In Quebec, the region hosts a variety of industrial minerals, along with iron, ilmenite and graphite mines. Imerys Graphite & Carbon’s Lac des Îles graphite mine, located in southern Quebec, is the only graphite producer in North America. The region hosts a number of promising graphite deposits, which occur within metamorphosed sedimentary rocks around the edges of intrusives.
Appalachians
The Appalachians has a long and diverse geological history dating between 600 and 300 million years ago, and better described in the article, “The geology underlying the quest for minerals on Canada’s East Coast,” (T.N.M., Aug. 15–19/16).
Near the New Brunswick border, the historical Gaspé copper mine in the Murdochville camp sheds new light on porphyry and skarn-style potential in a terrane more known for its world-class VMS deposits. The mine, which was operated by Noranda from 1959 to 1999, produced 141 million tonnes of 0.9% copper, with some molybdenum credits.

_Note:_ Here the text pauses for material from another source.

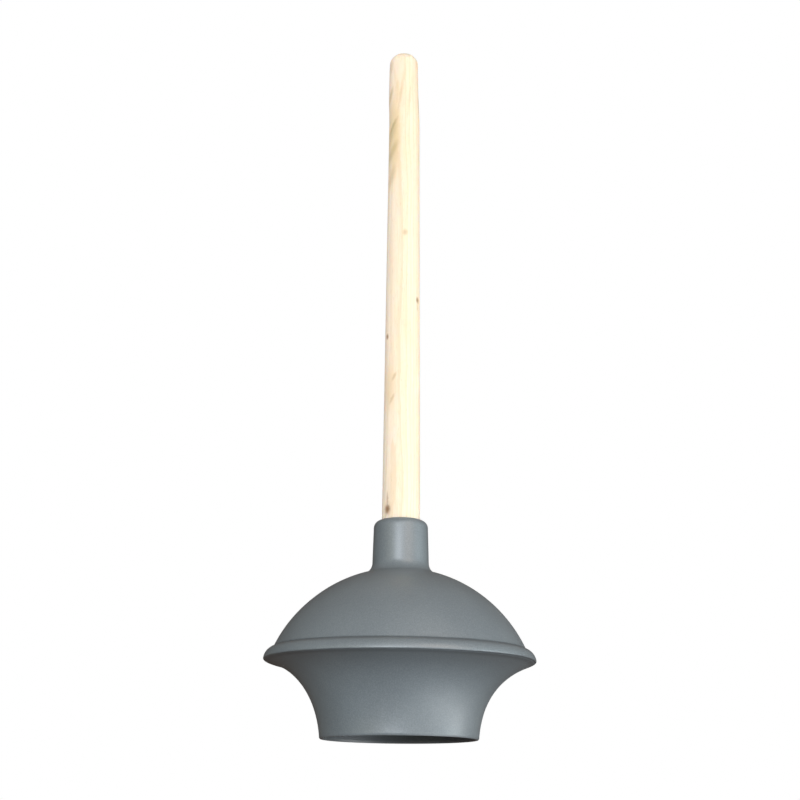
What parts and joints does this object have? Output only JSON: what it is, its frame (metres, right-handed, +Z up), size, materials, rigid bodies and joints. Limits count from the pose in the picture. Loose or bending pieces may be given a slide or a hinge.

St. Lawrence and Hudson Bay Platforms
From 570 to 410 million years ago, erosion of the landmass flushed sediments over the craton, forming what’s known as the St. Lawrence and Hudson Bay platforms. The units are largely mined for limestone, but two carbonatite-intrusions — Saint-Honoré (in the Grenville terrane) and Oka (in St. Lawrence) — are exploited for its niobium occurrences. Quebec is the world’s second-largest niobium producer.